Brief: Search the listing below for the string "Vector" and show each line that contains it.
--- Information provided ---
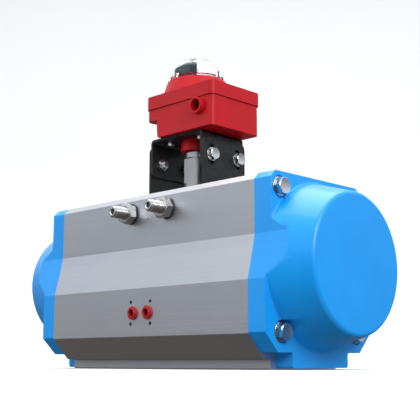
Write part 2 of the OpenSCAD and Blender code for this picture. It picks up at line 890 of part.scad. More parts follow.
module switch_carrier() {
    color("gainsboro") difference() {
        translate([-17, -25, carrier_z]) cube([44, 57, 2]);
        translate([0, 0, carrier_z - 1]) cylinder(r = 16, h = 4);
        sensor_screw_places() translate([0, 0, carrier_z - 1]) cylinder(r = 1.5 + seat, h = 4);
    }
    color("gainsboro") for (x = [-12, 22], s = [-1, 1])
        translate([x, s * 22, base_z + floor_t])
            cylinder(r = 3, h = carrier_z - base_z - floor_t + eps);
}

module sensor_screw_places() {
    for (s = [-1, 1]) translate([s * 10, 26, 0]) children();
}

module sensor(z) {
    color("black") difference() {
        union() {
            translate([-14, 20.5, z]) cube([28, 11, sensor_h]);
            along_y(0, 18.2, z + sensor_h / 2, 2.6, 3);
        }
        sensor_screw_places() translate([0, 0, z - 1]) cylinder(r = 1.6, h = sensor_h + 2);
    }
}

module sensor_shut() { sensor(carrier_z + 2); }
module sensor_open() { sensor(carrier_z + 2 + sensor_h); }

module sensor_screws() {
    color("silver") sensor_screw_places() translate([0, 0, carrier_z + 2 + 2 * sensor_h])
        socket_screw(1.5, 2.7, 2.5, 2, 2 * sensor_h + 2);
}

module terminal_strip() {
    color("ivory") difference() {
        translate([34, -26, base_z + floor_t]) cube([16, 52, 17]);
        for (y = [-21:7:21]) translate([38, y, base_z + 14]) cylinder(r = 2.4, h = 10);
        for (y = [-21:7:21]) along_x(45, y, base_z + 15, 1.8, 8);
    }
}

module terminal_screws() {
    color("silver") for (y = [-21:7:21]) translate([38, y, base_z + 14])
        cylinder(r = 2.2, h = 4);
}

// ---------- position indicator ----------

// clear dome in radius and height: upright side, rounded shoulder, blunt cone
function dome_shell(inset) =
    let (side = dome_r - inset, top = dome_h - inset, shoulder = 19 - 0.6 * inset,
         blunt = 9 - inset)
    concat([[0, 0], [side, 0]],
        corner_arc([side, 0], [side, shoulder], [blunt, top], 8 - inset, 5),
        corner_arc([side, shoulder], [blunt, top], [0, top], 7 - inset, 5), [[0, top]]);

module dome_screw_places() {
    for (a = [0:90:270]) rotate([0, 0, a]) translate([dome_screw_r, 0, 0]) children();
}

module indicator_dome() {
    color([0.9, 0.95, 1, 0.4]) translate([0, 0, dome_z]) difference() {
        union() {
            rotate_extrude() polygon(dome_shell(0));
            cylinder(r = rim_r, h = rim_t);
        }
        translate([0, 0, -0.5]) rotate_extrude() polygon(dome_shell(dome_wall));
        dome_screw_places() translate([0, 0, -1]) cylinder(r = 1.4, h = rim_t + 2);
    }
}

module dome_seal() {
    color("black") translate([0, 0, dome_z - seal_depth]) washer(28.65, 30.55, seal_depth);
}

module dome_screws() {
    color("silver") dome_screw_places() translate([0, 0, dome_z + rim_t])
        socket_screw(1.25, 2.2, 2.2, 2, rim_t + 4);
}

// outline that both the drum and the flags follow: upright side, then a cone
module drum_shape(grow) {
    rotate_extrude() polygon([[0, 0], [drum_r + grow, 0], [drum_r + grow, 14],
        [drum_top_r + grow, 27], [0, 27]]);
}

module beacon_drum() {
    color("white") translate([0, 0, drum_z]) difference() {
        drum_shape(0);
        translate([0, 0, -1]) cylinder(r = shaft_r + seat, h = 21.1);
    }
}

module beacon_flags() {
    color("darkslategray") translate([0, 0, drum_z]) intersection() {
        difference() {
            drum_shape(1.6);
            drum_shape(seat);
        }
        for (a = [0, 180]) rotate([0, 0, a]) translate([0, 0, 1]) linear_extrude(25)
            polygon([[0, 0], [-40, -40], [40, -40]]);
    }
}

// ---------- which node to draw ----------

body();
end_cap_right();
end_cap_left();
cap_seals();
cap_screws_right();
cap_screws_left();
cap_washers();
piston_right();
piston_left();
piston_seal_right();
piston_seal_left();
piston_band_right();
piston_band_left();
piston_pad_right();
piston_pad_left();
pinion();
pinion_seals();
lower_bush();
upper_bush();
thrust_washer();
steel_washer();
circlip();
stop_cam();
stop_screw_right();
stop_screw_left();
stop_nuts();
stop_seal_washers();
port_plugs();
bracket_top();
bracket_foot_right();
bracket_foot_left();
bracket_bolts();
bracket_nuts();
bracket_base_screws();
box_base();
box_hub();
conduit_collar();
box_gasket();
box_lid();
lid_screws();
box_mount_screws();
shaft_bush();
switch_shaft();
shaft_circlip();
switch_cam_upper();
switch_cam_lower();
switch_carrier();
sensor_open();
sensor_shut();
sensor_screws();
terminal_strip();
terminal_screws();
indicator_dome();
dome_seal();
dome_screws();
beacon_drum();
beacon_flags();
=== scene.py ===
import json
import math

import bmesh
import bpy
from mathutils import Matrix, Vector


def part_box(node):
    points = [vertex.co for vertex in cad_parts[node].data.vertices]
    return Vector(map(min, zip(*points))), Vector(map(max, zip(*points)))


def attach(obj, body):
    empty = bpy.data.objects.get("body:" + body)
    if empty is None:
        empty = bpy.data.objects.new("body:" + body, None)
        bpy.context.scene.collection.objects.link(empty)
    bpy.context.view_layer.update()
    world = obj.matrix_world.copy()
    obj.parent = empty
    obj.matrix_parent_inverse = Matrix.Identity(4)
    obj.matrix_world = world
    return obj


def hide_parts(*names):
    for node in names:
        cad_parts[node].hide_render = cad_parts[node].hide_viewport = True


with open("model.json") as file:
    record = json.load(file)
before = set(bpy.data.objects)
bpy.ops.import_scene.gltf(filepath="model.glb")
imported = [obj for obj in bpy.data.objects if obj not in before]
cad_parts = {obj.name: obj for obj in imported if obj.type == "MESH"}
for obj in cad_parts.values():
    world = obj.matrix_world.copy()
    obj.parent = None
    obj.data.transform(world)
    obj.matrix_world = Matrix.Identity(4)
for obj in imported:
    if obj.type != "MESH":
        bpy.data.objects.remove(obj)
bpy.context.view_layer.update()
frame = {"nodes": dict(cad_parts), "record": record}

# The CAD nodes stay where the frame puts them and get rounded edges and materials. The
# outer screws, nuts, washers and plugs and the bent sheets are made again in full detail.
MM = 0.001
TIP = 0.1 * MM           # radius at which a lofted end closes
NODES = frame["nodes"]
SLOT_OF = {s["node"]: s["material_slot"] for s in frame["record"]["subparts"]}


# ---------- node material helpers ----------

def add(tree, kind, **values):
    """New node, with each value set on its property or else its input of that name."""
    node = tree.nodes.new(kind)
    for key, value in values.items():
        if hasattr(node, key):
            setattr(node, key, value)
        else:
            node.inputs[key.replace("_", " ")].default_value = value
    return node


def noise(tree, place, frequency, detail=3.0, stretch=(1, 1, 1)):
    """Noise with so many cells a metre, drawn out along the axes whose stretch is small."""
    mapping = add(tree, "ShaderNodeMapping", Scale=[frequency * s for s in stretch])
    tree.links.new(place, mapping.inputs["Vector"])
    texture = add(tree, "ShaderNodeTexNoise", Scale=1.0, Detail=detail, Roughness=0.6)
    tree.links.new(mapping.outputs["Vector"], texture.inputs["Vector"])
    return texture.outputs["Fac"]


def remap(tree, value, low, high, start=0.3, end=0.7):
    """Takes a value from the range start to end over to low to high, and no further."""
    node = add(tree, "ShaderNodeMapRange", clamp=True)
    limits = {"From Min": start, "From Max": end, "To Min": low, "To Max": high}
    for socket, number in limits.items():
        node.inputs[socket].default_value = number
    tree.links.new(value, node.inputs["Value"])
    return node.outputs["Result"]


def mix(tree, factor, a, b):
    """Mix of two colours, each three numbers or the output of a node."""
    node = add(tree, "ShaderNodeMix", data_type="RGBA")
    tree.links.new(factor, node.inputs["Factor"])
    first, second, result = node.inputs[6], node.inputs[7], node.outputs[2]
    for socket, colour in ((first, a), (second, b)):
        if hasattr(colour, "is_linked"):
            tree.links.new(colour, socket)
        else:
            socket.default_value = (*colour, 1.0)
    return result


def finish_of(name, colour, shade, rough, metallic=0.0, cloud=25.0, grain=900.0,
              grain_stretch=(1, 1, 1), bump=0.00004, worn=None, coat=0.0, fine=None,
              specular=0.5):
    """A finish: clouded colour, grained roughness and bump, and worn edges where it has them."""
    material = bpy.data.materials.new(name)
    material.use_nodes = True
    tree = material.node_tree
    shader = tree.nodes["Principled BSDF"]
    shader.inputs["Metallic"].default_value = metallic
    shader.inputs["Specular IOR Level"].default_value = specular
    shader.inputs["Coat Weight"].default_value = coat
    shader.inputs["Coat Roughness"].default_value = 0.12
    place = add(tree, "ShaderNodeTexCoord").outputs["Object"]
    clouds = noise(tree, place, cloud, detail=4.0)
    grains = noise(tree, place, grain, stretch=grain_stretch)
    tone = mix(tree, remap(tree, clouds, 0.0, 1.0), colour, shade)
    if fine:
        tone = mix(tree, remap(tree, grains, 0.0, 1.0, 0.35, 0.75), tone, fine)
    roughness = remap(tree, grains, *rough)
    if worn:
        edges = add(tree, "ShaderNodeNewGeometry").outputs["Pointiness"]
        mottle = noise(tree, place, frequency=180.0, detail=4.0)
        edge = add(tree, "ShaderNodeMath", operation="MULTIPLY")
        tree.links.new(remap(tree, edges, 0.0, 1.0, 0.52, 0.6), edge.inputs[0])
        tree.links.new(remap(tree, mottle, 0.0, 0.7, 0.4, 0.65), edge.inputs[1])
        tone = mix(tree, edge.outputs[0], tone, worn)
    tree.links.new(tone, shader.inputs["Base Color"])
    tree.links.new(roughness, shader.inputs["Roughness"])
    relief = add(tree, "ShaderNodeBump", Strength=1.0, Distance=bump)
    tree.links.new(grains, relief.inputs["Height"])
    tree.links.new(relief.outputs["Normal"], shader.inputs["Normal"])
    return material


def clear_plastic(name):
    """A clear finish that bends light little, as a thin moulded shell does."""
    material = finish_of(name, (0.97, 0.98, 0.99), (0.94, 0.96, 0.98), rough=(0.04, 0.10),
                         bump=0.00001)
    shader = material.node_tree.nodes["Principled BSDF"]
    shader.inputs["Transmission Weight"].default_value = 1.0
    shader.inputs["IOR"].default_value = 1.06
    shader.inputs["Coat Weight"].default_value = 0.05
    shader.inputs["Coat Roughness"].default_value = 0.03
    return material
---
Final result:
from mathutils import Matrix, Vector
    return Vector(map(min, zip(*points))), Vector(map(max, zip(*points)))
    tree.links.new(place, mapping.inputs["Vector"])
    tree.links.new(mapping.outputs["Vector"], texture.inputs["Vector"])